Skip to content

NKI Backend

Backend selection mirrors the sister trnblas and trnfft packages.

set_backend(backend)

trnsolver.set_backend("auto")     # NKI if available, else PyTorch (default)
trnsolver.set_backend("pytorch")  # force PyTorch fallback
trnsolver.set_backend("nki")      # require NKI; raises if unavailable

get_backend()

Returns the current backend string.

HAS_NKI

Module-level boolean — True iff the nki package (NKI 0.3.0 Stable, Neuron SDK 2.29+) imported successfully.

Environment variables

Variable Effect
TRNSOLVER_REQUIRE_NKI=1 Kernel-path failures re-raise instead of silently falling back to PyTorch. Used by the validation suite to catch silent kernel breakage.
TRNSOLVER_USE_SIMULATOR=1 Route kernel dispatch through nki.simulate(kernel)(numpy_args) on CPU instead of torch_xla. No hardware needed. See Developing kernels.

Jacobi rotation kernel

trnsolver.nki.dispatch.rotate_pairs_kernel is the primary NKI acceleration target.

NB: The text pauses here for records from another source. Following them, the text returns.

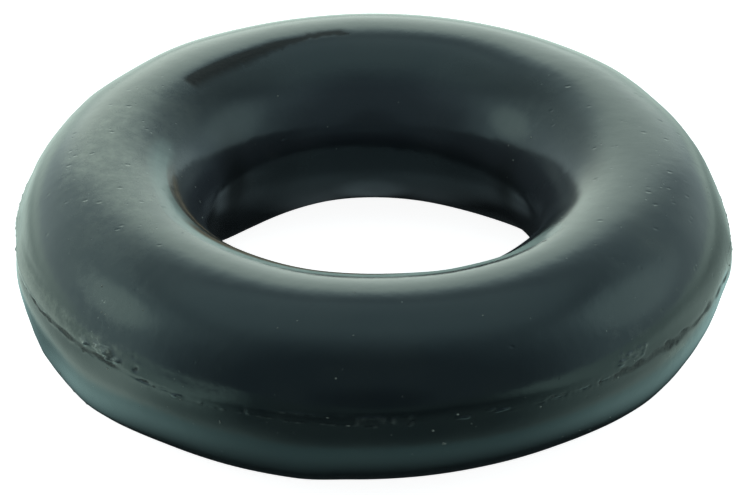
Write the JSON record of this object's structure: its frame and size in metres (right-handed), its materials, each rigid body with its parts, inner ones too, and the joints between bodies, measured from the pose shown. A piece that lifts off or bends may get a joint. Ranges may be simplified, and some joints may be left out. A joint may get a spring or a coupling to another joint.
{
  "type": "o-ring",
  "caption": "Moulded black rubber sealing ring of round section, with a trimmed flash line round its outside and in its hole.",
  "frame": {"origin": "centre of the ring: on its axis, at half its height", "axes": "+Z along the ring's axis, up when the ring lies flat; the ring looks alike on all sides but for its flash marks"},
  "size_m": [0.013, 0.0131, 0.0036],
  "materials": {
    "rubber": "satin black moulded rubber"
  },
  "bodies": {
    "root": {"o_ring": "rubber"}
  },
  "joints": []
}
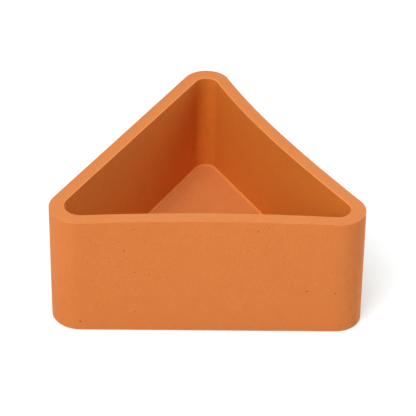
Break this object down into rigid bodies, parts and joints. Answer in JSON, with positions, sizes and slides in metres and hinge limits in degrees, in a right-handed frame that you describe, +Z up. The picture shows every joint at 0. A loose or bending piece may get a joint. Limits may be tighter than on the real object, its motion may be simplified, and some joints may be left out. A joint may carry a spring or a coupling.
{
  "type": "triangular planter",
  "caption": "Low open-topped planter with a triangular plan, rounded corners and a thick floor, with a lift-out drain stopper and small pads under its corners.",
  "frame": {"origin": "middle of the rectangle that bounds the plan, on the surface that the pads stand on", "axes": "+Z up through the open top, +X along the front wall towards its right end, +Y from the front wall to the rear corner"},
  "size_m": [0.1414, 0.127, 0.06],
  "materials": {
    "vessel": "unglazed, matt, fine sand grain with pinholes",
    "stopper": "soft moulded silicone, satin",
    "pads": "matt"
  },
  "bodies": {
    "vessel": {"pot": "vessel", "foot_pad_left": "pads", "foot_pad_right": "pads", "foot_pad_rear": "pads"},
    "stopper": {"drain_plug": "stopper"}
  },
  "joints": [
    {"name": "stopper_lift", "type": "slide", "parent": "vessel", "child": "stopper", "axis": [0, 0, 1], "range_m": [0, 0.07]}
  ]
}
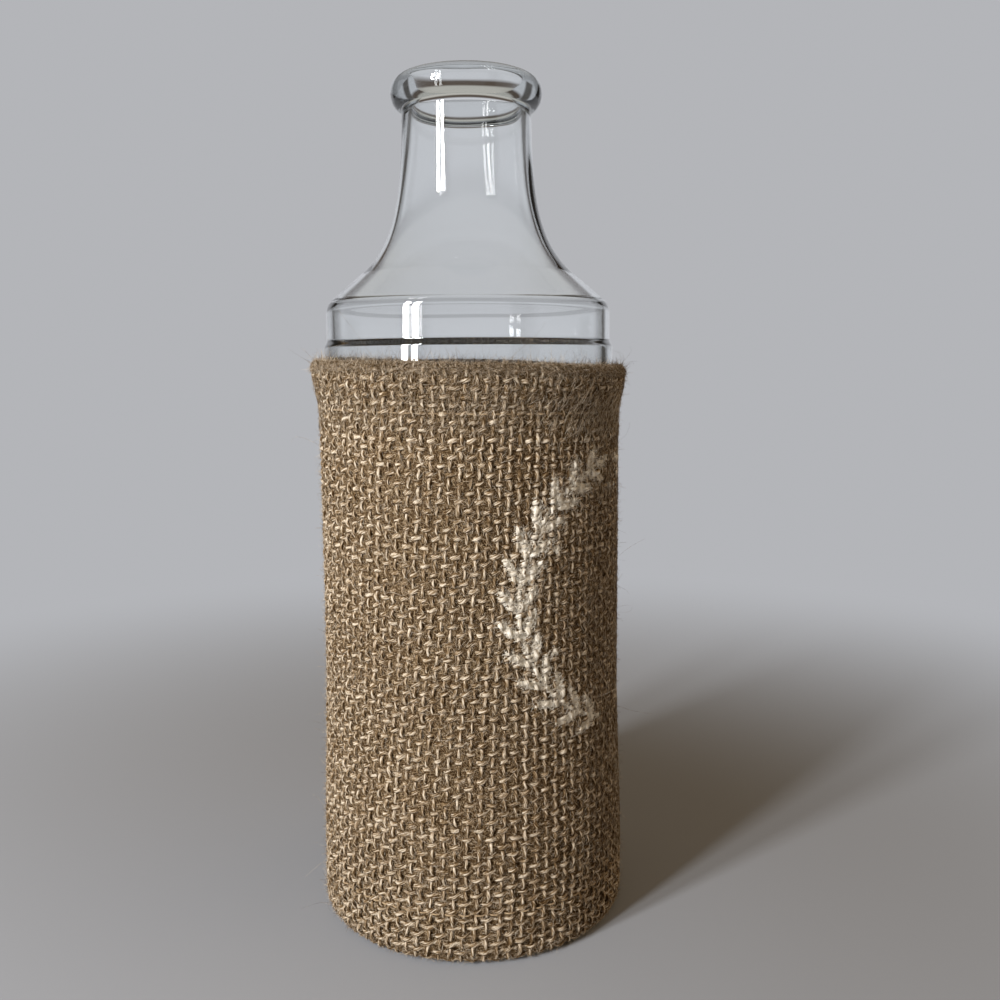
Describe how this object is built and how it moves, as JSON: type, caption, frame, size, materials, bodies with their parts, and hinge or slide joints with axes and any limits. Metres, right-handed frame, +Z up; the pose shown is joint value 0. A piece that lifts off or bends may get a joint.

Each sweep round:

  • Loads the n/2 pairs of rows (even / odd at strided positions 2i, 2i+1) and rotates them by per-row (c, -s; s, c)
  • The host driver calls the kernel three times per round (D rows, D cols, V cols) under a Brent-Luk permutation
  • Compile graph is stable per (half, n, dtype) — NKI caches after the first invocation

See Architecture and #9 for the design rationale.